I wish Zulip (and other apps) provided an inbox instead of just ephemeral notifications that disappear once a message is viewed. Lack of inbox means that I have to use unread messages as a way to manage my inbox -- because the moment I click on a notification / take a quick peek at a message there's no easy way to mark it for coming back to later.

----

+100 for Zulip though; by far the sanest messaging experience for this kind of context.


There is an Inbox view which you can make a default. You can also turn on setting to not mark messages as read automatically

I just had a look. I can absolutely understand parent. I’d want an option to include read messages in the inbox, not avoid marking as read. I want a history of stuff in my inbox, the same way discord, my RSS reader, and my email client work. All those have a read and unread state, but I can still see the read ones.

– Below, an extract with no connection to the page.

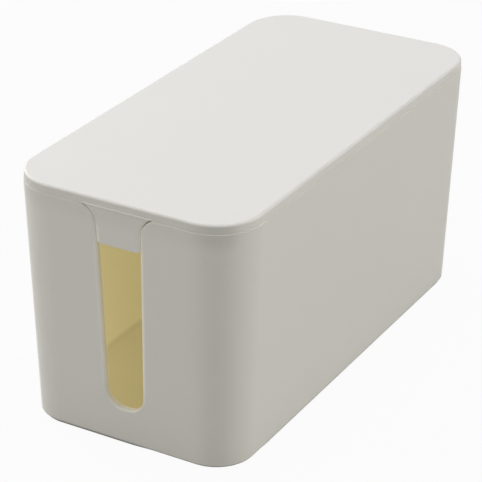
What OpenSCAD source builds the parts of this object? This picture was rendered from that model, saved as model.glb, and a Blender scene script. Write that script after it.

You may be looking for the recent view (https://zulip.com/help/recent-conversations) which you can also set to be the default/home view for your account.

(And administrators can set it to be the default for new users in their organization, if the way your organization communicates is such that it's a better default than inbox).


I heavily use Discord for fan works stuff (I run some major annual fan works projects, like a big bang, charity fundraiser, zine, etc.).

That's how I know Discord has this feature! Top right corner has an @ and it's the "mentions", which is a list of every notification. I couldn't do all the managerial/administrative work on these projects without it.


Another feature you can use in Zulip for this workflow is starred messages; just star messages that are not done, and then you can browse the starred messages view when you've got some time to follow up on things.

Coming from Slack for a number of years, there is an initial shock of missing out of the 'slack way of things'.

The killer feature is everything is a stream/thread. I argue that is a better UX over Slack, but it takes some getting used it.

As mentioned, Slack is way more polished.


> The killer feature is everything is a stream/thread. I argue that is a better UX over Slack, but it takes some getting used

I personally can't stand it. _However_ I just learned today that it can actually be disabled, which I would do if I was deploying a zulip instance for my team. We are all very wired towards the crackhead energy of just.. a chronological chat and a competent search.


You can just not specify a topic and write your messages in "general chat", nothing stops you from doing this.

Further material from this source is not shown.